A recent study looked at whether the decision-making process plays a role in the psychological morbidity associated with being a surrogate in the ICU.1

“It’s important to note how common surrogate decision-making is in this cohort of patients,” says Jesse Miller, MD, the study’s lead author and a physician at United Lung and Sleep Clinic in St. Paul, MN.

Nearly every family member interviewed could recall a decision they made on behalf of his or her loved one. Nearly half of these decisions were classified as “end-of-life” decisions, involving the patient’s “do not resuscitate” status or continuing life support.

The researchers hypothesized that family members facing end-of-life decisions would have more decisional conflict and regret than those facing non-end-of-life decisions. The small pilot study of 42 surrogates did find more decisional conflict when end-of-life decisions needed to be made. This was especially true where there was uncertainty.

“This has profound implications about how we interact with family members of our sickest ICU patients,” says Miller.

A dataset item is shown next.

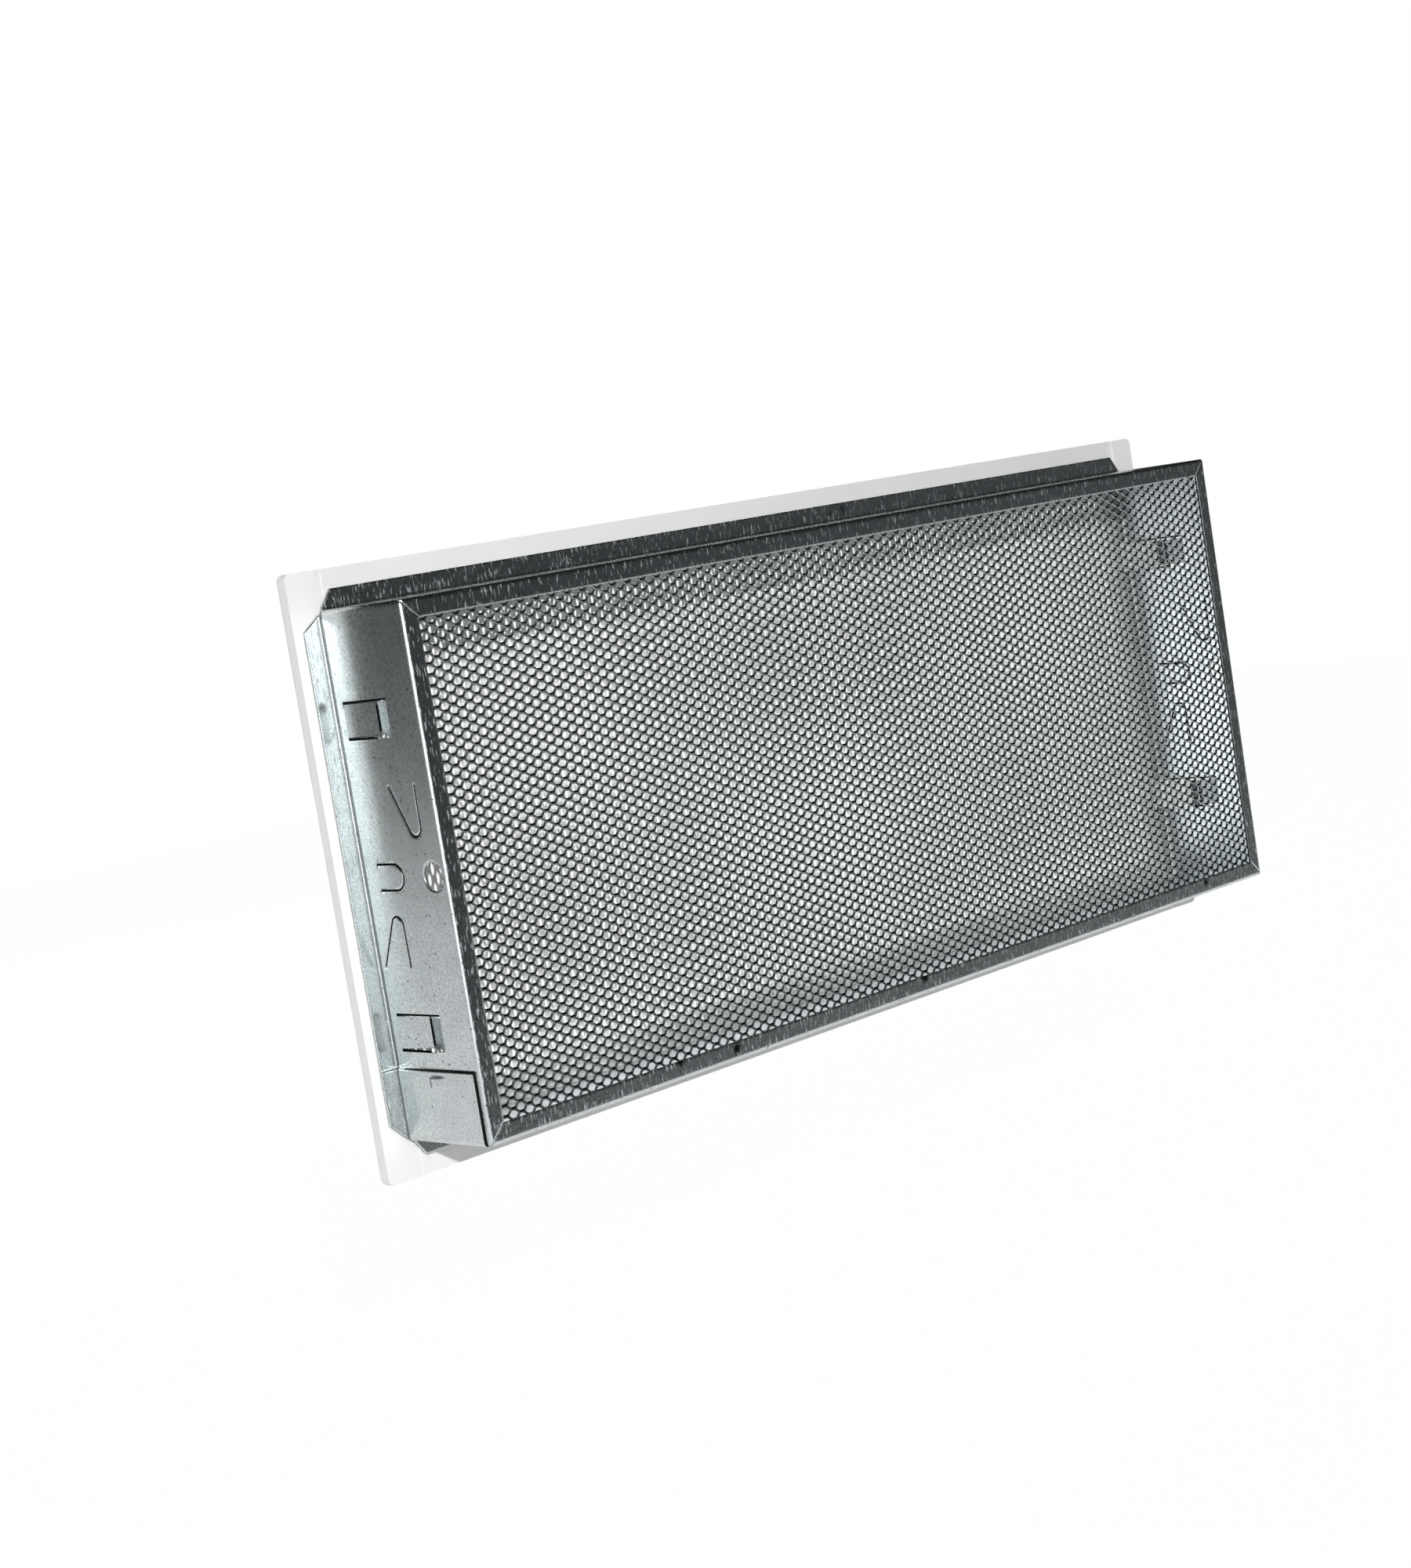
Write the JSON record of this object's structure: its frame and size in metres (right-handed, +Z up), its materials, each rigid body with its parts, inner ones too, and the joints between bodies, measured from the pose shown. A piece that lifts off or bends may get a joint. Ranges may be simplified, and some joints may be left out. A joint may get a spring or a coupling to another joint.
{
  "type": "ventilation grille",
  "caption": "Rectangular push-in ventilation grille: a galvanised wall sleeve with an expanded metal back, and a white front panel with an expanded metal face.",
  "frame": {"origin": "centre of the wall opening, on the plane of the wall's face, which the back of the sleeve's flange touches", "axes": "+X along the width, +Y into the wall, away from the room, +Z up"},
  "size_m": [0.372, 0.0412, 0.169],
  "materials": {
    "galvanised_sheet": "bright galvanised, smooth with a fine grain",
    "galvanised_mesh": "galvanised, satin",
    "white_coat": "white powder coat, satin",
    "white_mesh": "white powder coat, satin"
  },
  "bodies": {
    "sleeve": {"mounting_sleeve": "galvanised_sheet", "back_mesh": "galvanised_mesh"},
    "front_panel": {"front_frame": "white_coat", "front_mesh": "white_mesh", "clip_leg_upper_right": "white_coat", "clip_leg_upper_left": "white_coat", "clip_leg_lower_right": "white_coat", "clip_leg_lower_left": "white_coat"}
  },
  "joints": [
    {"name": "panel_pull", "type": "slide", "parent": "sleeve", "child": "front_panel", "axis": [0, -1, 0], "range_m": [0, 0.04]}
  ]
}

The researchers found that virtually all family members make important, often difficult, decisions, resulting in decision conflict. “It is imperative that clinicians work on improving family engagement and support in the ICU,” Miller concludes.

Ethicists can encourage clinicians to engage with families, and to incorporate family communication strategies. “These strategies include exploring patient values, listening, eliciting questions, and empathy,” says Miller.

REFERENCE

  1. Miller JJ, Morris P, Files DC, et al. Decision conflict and regret among surrogate decision makers in the medical intensive care unit. J Crit Care 2016; 32:79-84.